Un honnête homme, qui n’est ennemi ni de la raison, ni de la littérature, ni de la probité, ni de la patrie, en justifiant depuis peu la Saint-Barthélemy, cite la guerre des Phocéens, nommée la guerre sacrée, comme si cette guerre avait été allumée pour le culte, pour le dogme, pour des arguments de théologie ; il s’agissait de savoir à qui appartiendrait un champ : c’est le sujet de toutes les guerres.
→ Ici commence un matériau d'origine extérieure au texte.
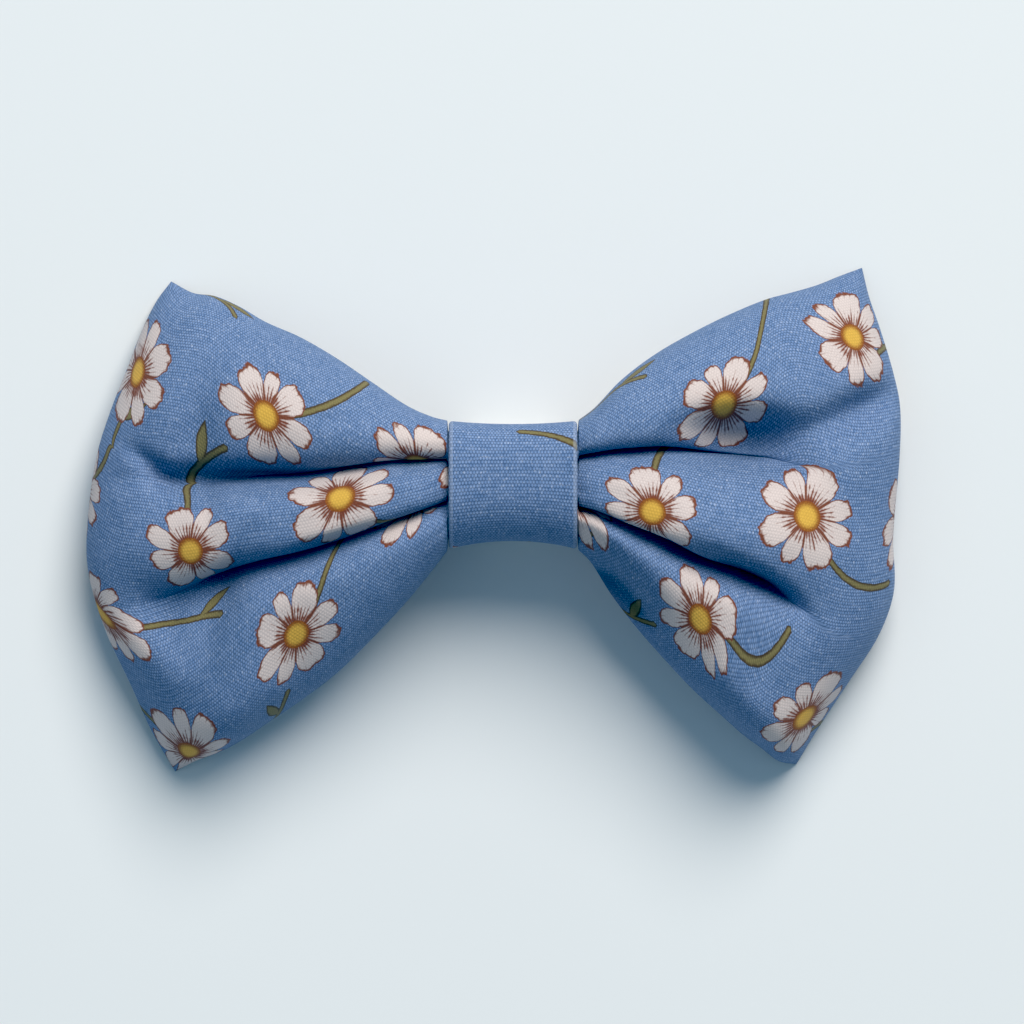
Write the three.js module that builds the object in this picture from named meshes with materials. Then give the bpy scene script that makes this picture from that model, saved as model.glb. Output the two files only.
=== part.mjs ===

Des gerbes de blé ne sont pas un symbole de croyance ; jamais aucune ville grecque ne combattit pour des opinions. D’ailleurs, que prétend cet homme modeste et doux ? Veut-il que nous fassions une guerre sacrée[1] ?


CHAPITRE VIII.


SI LES ROMAINS ONT ÉTÉ TOLÉRANTS.


Chez les anciens Romains, depuis Romulus jusqu’aux temps où les chrétiens disputèrent avec les prêtres de l’empire, vous ne

  1. Cet homme est l’abbé de Malvaux, qui publia, en 1762, l’Accord de la religion et de l’humanité sur l’intolérance, ouvrage dont il est parlé dans le post-scriptum (ch. xxiv du Traité de la Tolérance), et qui fit rejaillir sur l’auteur une partie de la juste indignation que s’était attirée son devancier, l’abbé de Caveyrac, en se faisant l’apologiste de la Saint-Barthélemy. C’est à ce dernier que quelques personnes attribuent l’Accord, etc. J’ai suivi l’opinion d’Hébraïl. (B.)